# I didn't understand this one case of Ace Attorney Phoenix Wright



## TheTwoR's (Mar 7, 2011)

Hey guys. I have the Phoenix Wright manga (I am 100% new to Ace Attorney) by Del Rey.
The book says it is "based on the DS game", so I hope you guys will know what I'll be talking about now.
There's this one scene where Wright, Edgeworth, Oldbag and Ian Knottworthy are all in court, and then suddenly Ian faints and wakes up as.. Pearls?
And then Oldbag faints and wakes up as.... MAYA? Wait, what THE HELL happened here? 
	

	
	
		
		

		
			




It's not even explained in the entire book, and I just don't get it!
You guys have played the game so you might know.. (I hope the manga is like the game)
I searched google for a summary or the story/plot of the manga to get an explanation on what on earth happened in that scene, but the manga really isn't famous so I didn't find a single page.
Someone care to clarify? 
	

	
	
		
		

		
		
	


	



By the way, I can post pics if you guys want. (Photocopy)
EDIT: Also, what does "channeling" a person mean? It was mentioned somewhere in that scene, and the dictionary didn't really help.


----------



## notmeanymore (Mar 7, 2011)

Channeling I can explain, at least. Maya and Pearl are spirit mediums. They can let other spirits use their bodies as a channel of communication with the real world.

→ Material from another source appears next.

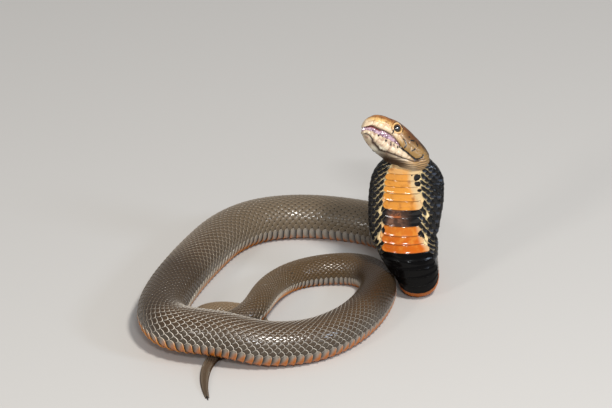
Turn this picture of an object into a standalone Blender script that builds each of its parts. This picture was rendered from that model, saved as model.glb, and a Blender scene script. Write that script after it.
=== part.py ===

Idk about that fainting thing though because I haven't read the manga. I tried, but the art style was just disgusting. I've seen hentai artists who drew them better than that manga


----------



## TheTwoR's (Mar 8, 2011)

TehSkull said:
			
		

> Channeling I can explain, at least. Maya and Pearl are spirit mediums. They can let other spirits use their bodies as a channel of communication with the real world.
> 
> Idk about that fainting thing though because I haven't read the manga. I tried, but the art style was just disgusting. I've seen hentai artists who drew them better than that manga



Wow, that clarifies things a lot 
	

	
	
		
		

		
		
	


	



Thanks

Actually, the manga is darn good, but apparently the internet says it isn't related to the games. (I can't tell because I'm new to AA)
But some chapters have different mangakas and it bothers me


----------



## gokujr1000 (Mar 8, 2011)

The Manga is based on the DS Game. It doesn't mean that it's going to be exactly the same story wise.


----------



## notmeanymore (Mar 8, 2011)

Plus the manga needs to be like those children's books with the sound effect buttons. The cases just don't feel complete with out OBJECTION! and HOLD IT! every couple minutes.


----------



## ShadowNeko003 (Mar 9, 2011)

The volumes licensed by Del Rey are actually Anthologies volumes, which is why there are multiple mangaka.  So that's why it's not elaborating on certain elements in AA

The official manga for the game is coming out in English in the summer by Kodansha.


----------



## TheTwoR's (Mar 9, 2011)

TehSkull said:
			
		

> Plus the manga needs to be like those children's books with the sound effect buttons. The cases just don't feel complete with out OBJECTION! and HOLD IT! every couple minutes.


----------



## notmeanymore (Mar 11, 2011)

Play the games first so the manga doesn't spoil the story for you. Part of the game is solving the cases.


----------



## ShadowNeko003 (Mar 12, 2011)

According to Court Records summaries for the manga, I believe that the manga and game are separate. (Or maybe the manga covers in between cases.)

Anyway, since there's time to kill before the US release, why don't you play the games first.


----------